The Boolean object works by converting each parent object into a NURBS based representation, and then a series of Boolean trimming and combining operations are performed to yield the resulting object.  Some loss of precision is possible when converting from ZEMAX native, high precision representations to NURBS representations; this is not a limitation of ZEMAX but is inherent in the NURBS representation of arbitrary surfaces. However, precision can be increased arbitrarily using the Spline and Tolerance parameters described in the manual. When extreme optical precision is required, the user should verify that the Boolean object traces to a suitable accuracy. We have tested this feature with sensitive aspheres and received very good results.

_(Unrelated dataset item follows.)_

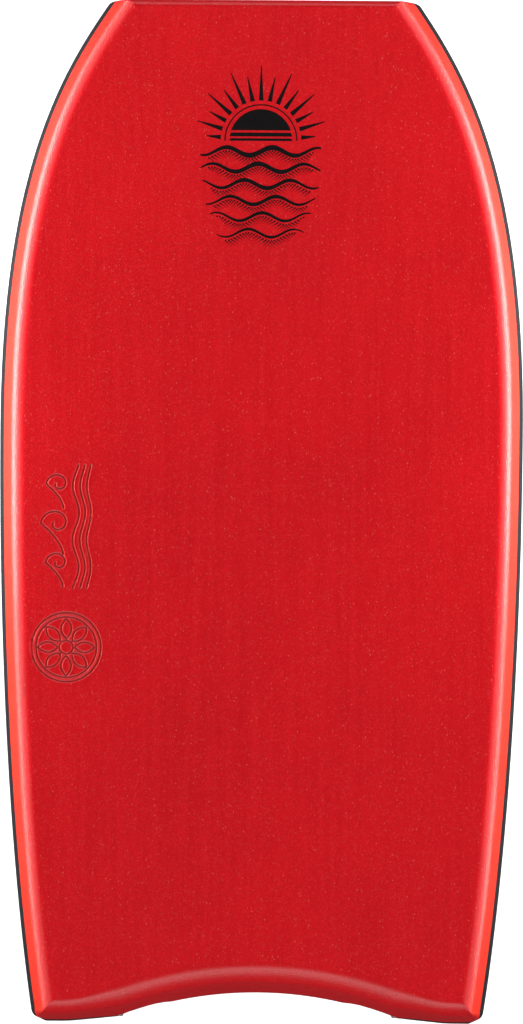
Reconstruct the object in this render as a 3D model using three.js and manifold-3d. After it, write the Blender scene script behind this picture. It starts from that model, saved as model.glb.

However in most cases where this feature is used, the default values of spline and tolerances will give very good results, as with the parabolic mirror in the previous example, but care should be taken with highly-balanced aspheres.

The other consequence of using NURBS is that more memory is required to hold the object, and ray-tracing is slower, than a comparable parametric object if one is available. It will be faster to trace, and require less memory to hold, the Standard Lens object than a Boolean combination of spheres and cylinders that yields the same shape and volume!

Built-in objects will always perform better than Boolean objects and should always be used when available. The user-defined object is also available to let you write your own parametric objects, if required. The Boolean object, however, gives great flexibility in defining unusual shapes easily and quickly.

The hexagonal lens is the Boolean AND of these two objects, and is fully parametric, and has whatever coating/scattering functions were applied to the parent objects.

Now delete the Boolean object, so that you have only the parent objects. In the Non-Sequential Component Editor, click on Tools->Combine Objects:

and fill in the resulting dialog as follows:

Note that the two parent objects are replaced with an Imported object, that has Face Mode = 3 (this means the faces are written out by ZEMAX).